** Task to carry out **
Could you give the data below again, exactly and completely?

** Raw data **
## start
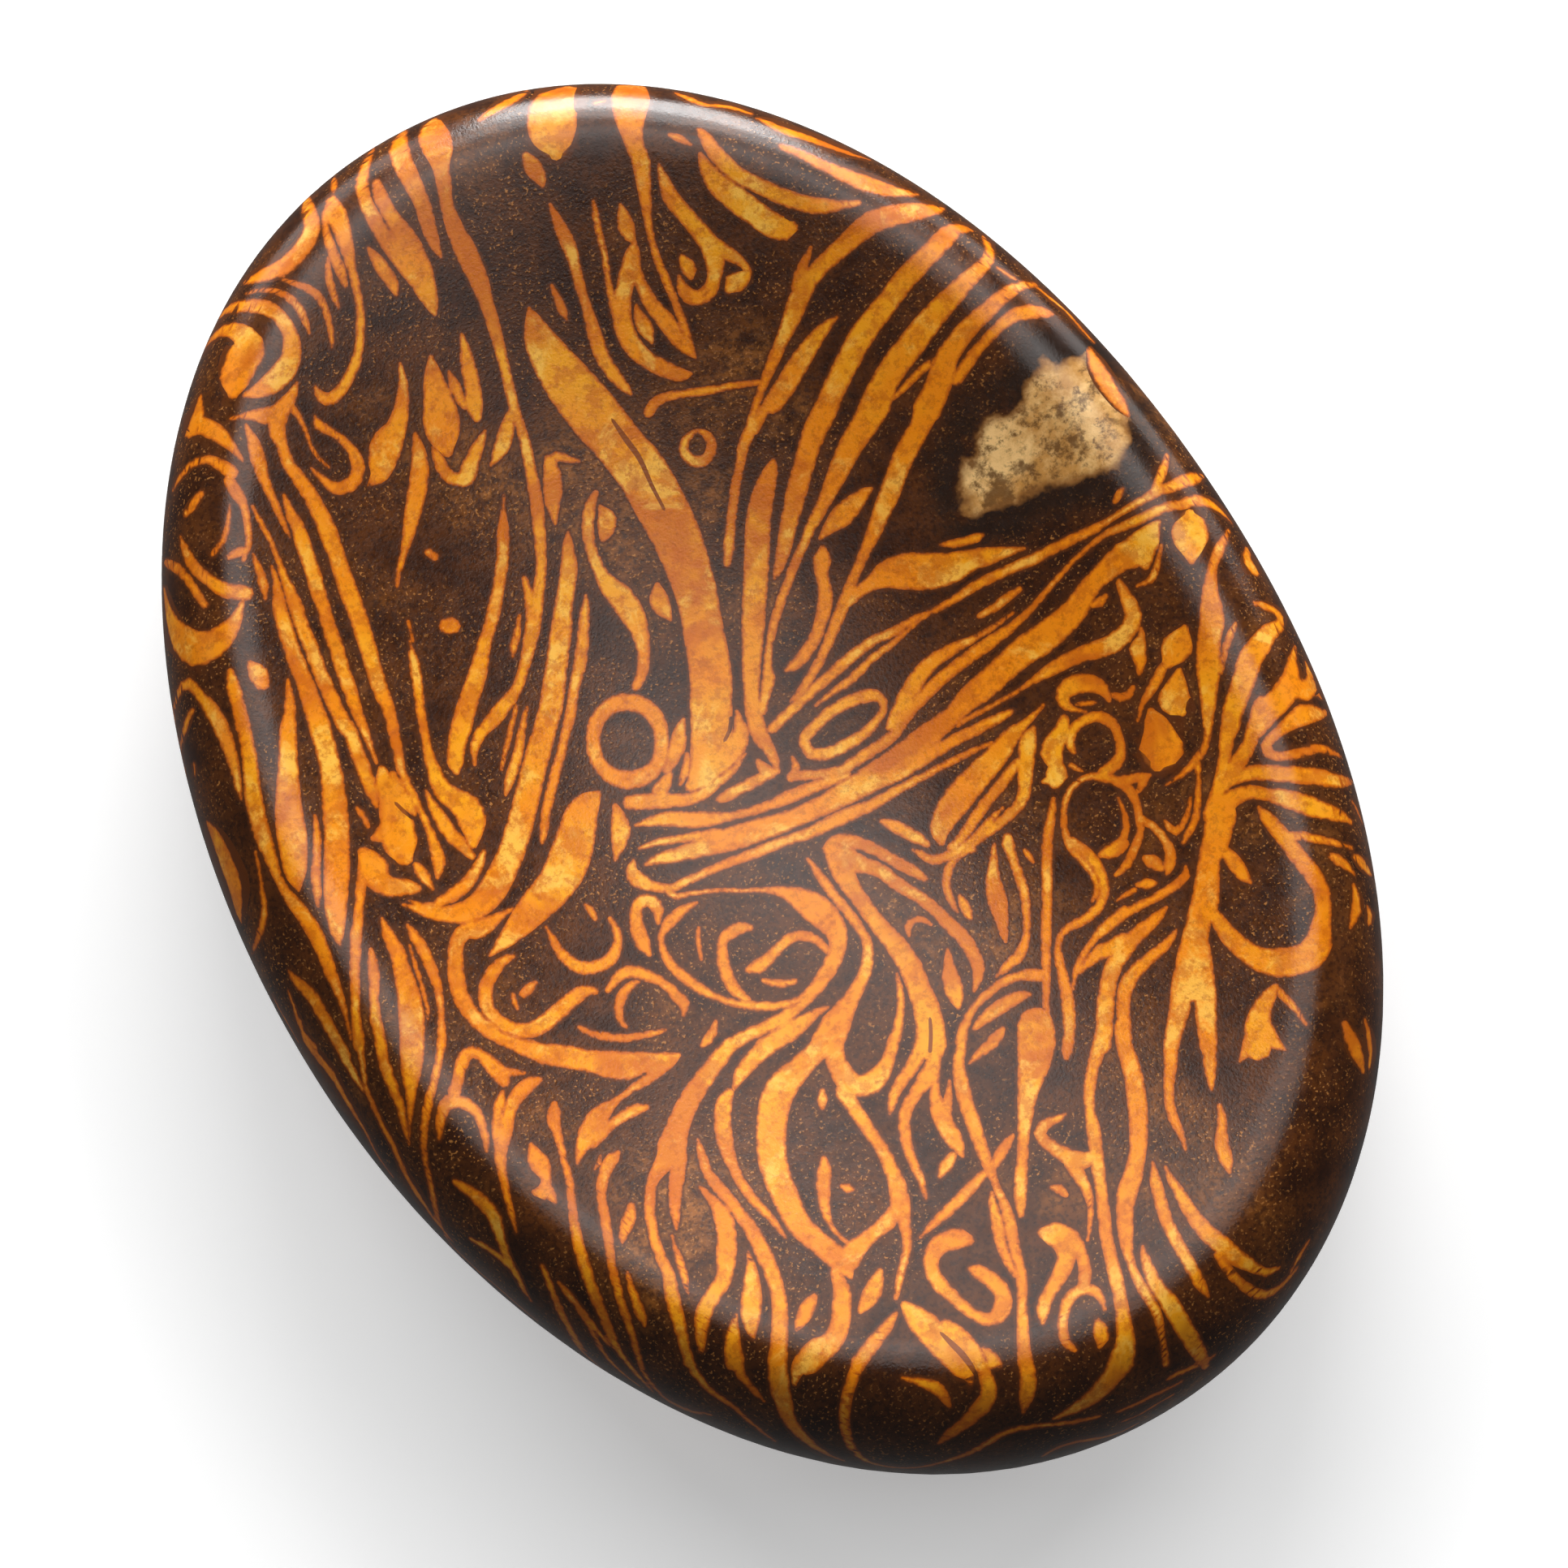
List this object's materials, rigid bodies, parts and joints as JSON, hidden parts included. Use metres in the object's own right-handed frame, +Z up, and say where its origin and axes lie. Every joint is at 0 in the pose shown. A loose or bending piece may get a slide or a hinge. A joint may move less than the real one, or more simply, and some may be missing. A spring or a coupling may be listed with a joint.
{
  "type": "worry stone",
  "caption": "Oval palm stone of polished mariyam jasper with a rounded rim, a shallow hollow for the thumb and a small flat spot underneath to rest on.",
  "frame": {"origin": "on the flat spot the stone rests on, under the middle of its outline", "axes": "+Z up out of the thumb hollow, +Y along the long axis, +X across the stone"},
  "size_m": [0.0318, 0.045, 0.0076],
  "materials": {
    "jasper": "satin polish, dark brown ground crossed by orange and rust coloured strands"
  },
  "bodies": {
    "root": {"worry_stone": "jasper"}
  },
  "joints": []
}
## end
** Solution to the problem **
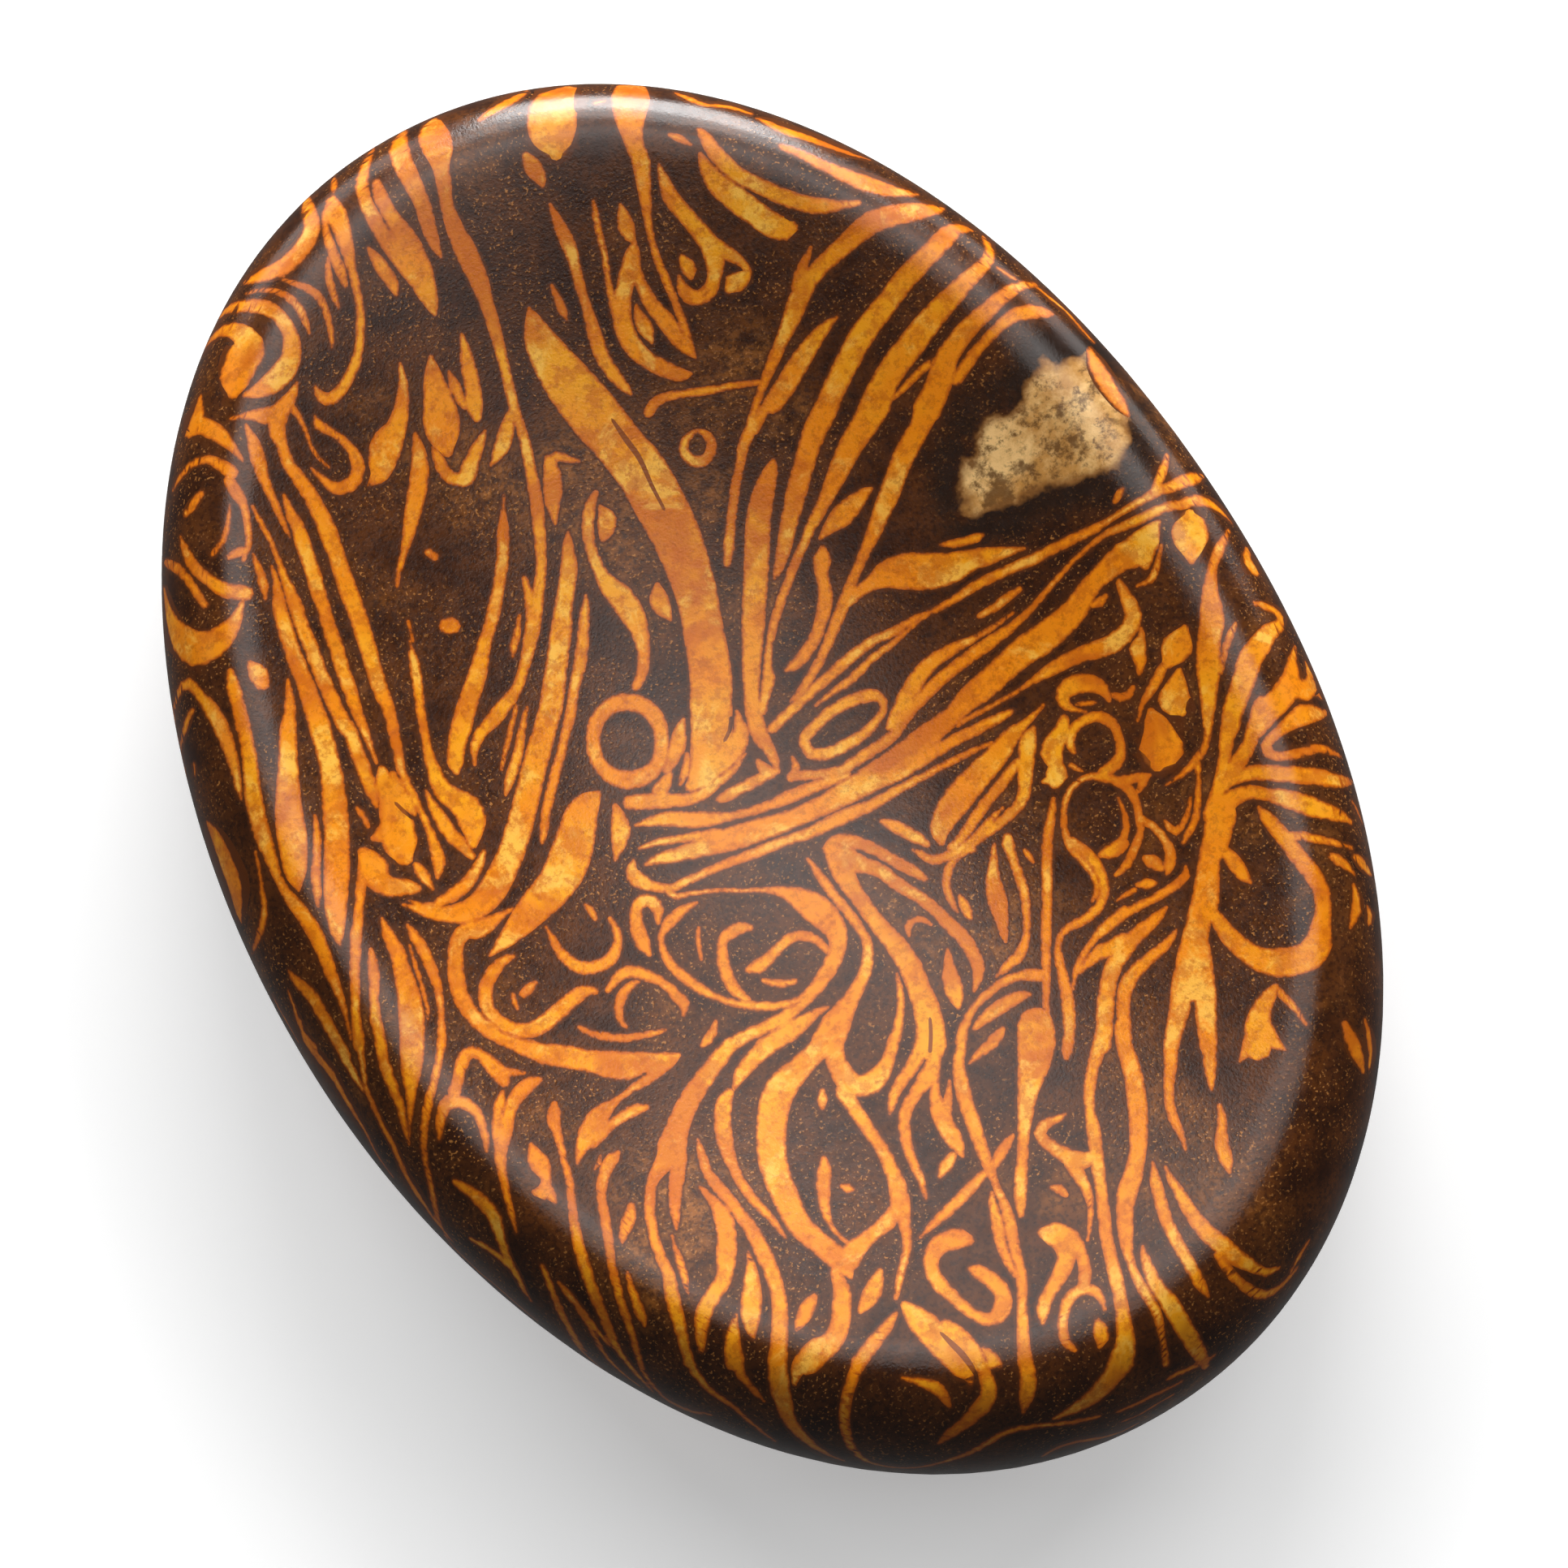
List this object's materials, rigid bodies, parts and joints as JSON, hidden parts included. Use metres in the object's own right-handed frame, +Z up, and say where its origin and axes lie. Every joint is at 0 in the pose shown. A loose or bending piece may get a slide or a hinge. A joint may move less than the real one, or more simply, and some may be missing. A spring or a coupling may be listed with a joint.
{
  "type": "worry stone",
  "caption": "Oval palm stone of polished mariyam jasper with a rounded rim, a shallow hollow for the thumb and a small flat spot underneath to rest on.",
  "frame": {"origin": "on the flat spot the stone rests on, under the middle of its outline", "axes": "+Z up out of the thumb hollow, +Y along the long axis, +X across the stone"},
  "size_m": [0.0318, 0.045, 0.0076],
  "materials": {
    "jasper": "satin polish, dark brown ground crossed by orange and rust coloured strands"
  },
  "bodies": {
    "root": {"worry_stone": "jasper"}
  },
  "joints": []
}